Mobility and Handling Features

While heavy duty, the 500L models from brands like CRYO-TECH often integrate ergonomic designs—such as sturdy handles, mounting brackets, and shock-absorbing bases—to facilitate transportation and mitigate damage risk. Incorporating pressure-relief valves and level indicators ensures compliance with safety standards and adds operational convenience.

Maintenance and Safety Considerations

Routine inspection for vacuum integrity and valve functionality is essential to maintaining thermal efficiency over time. Improperly maintained Dewars risk rapid thermal loss and pose hazards associated with gas release or frostbite.
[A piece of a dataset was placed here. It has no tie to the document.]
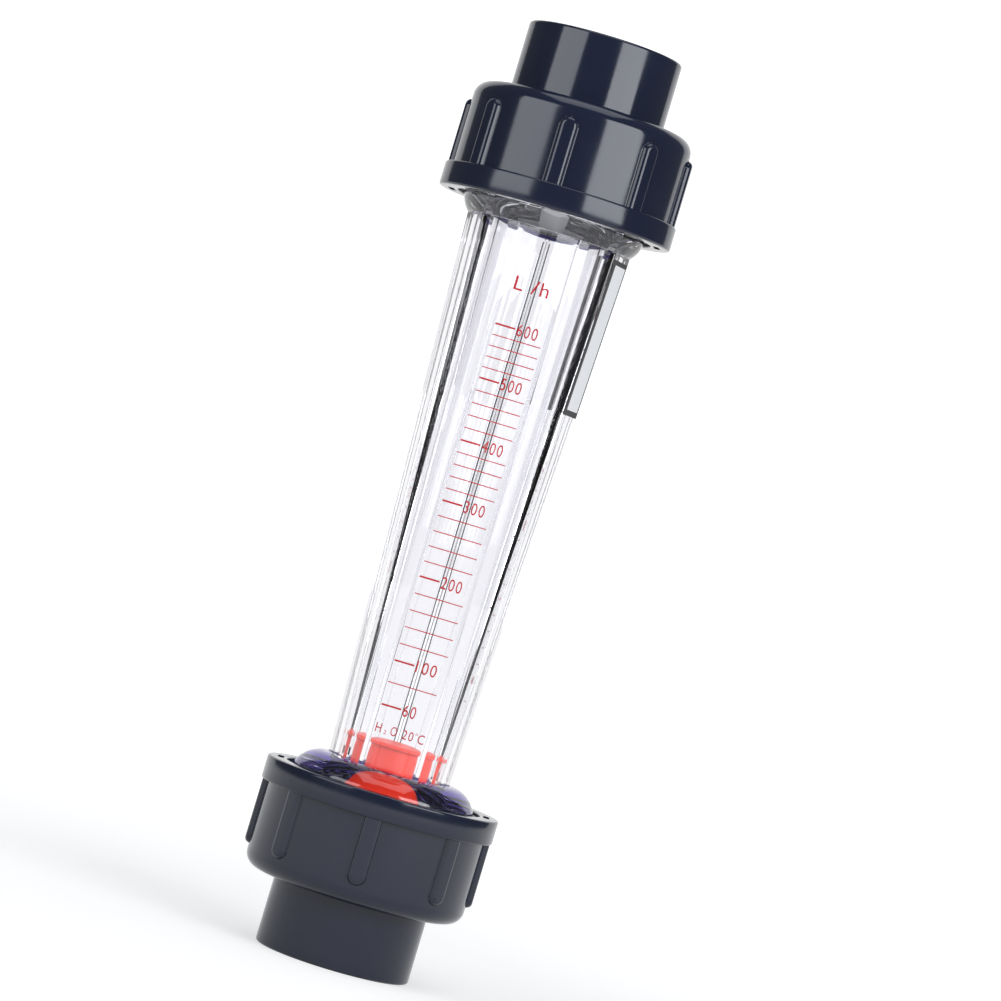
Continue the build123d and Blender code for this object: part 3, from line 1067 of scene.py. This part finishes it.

Consequently, adherence to manufacturer prescribed maintenance protocols and training in cryogenic safety measures cannot be overstated.

Vacuum Reconditioning and Leak Detection

A compromised vacuum layer drastically impairs insulation, demanding techniques like vacuum pumping and baking to restore vacuum conditions. Leak detection methods range from helium mass spectrometry to simpler pressure decay tests, enabling users to identify and remediate seal failures promptly.

Handling Precautions

Because the contents may vaporize rapidly if exposed to ambient conditions, employees must use personal protective equipment and ensure well-ventilated spaces when transferring cryogens. The implementation of automatic shutoff valves and temperature monitoring sensors further mitigates operational risks inherent to large-scale cryogenic storage units.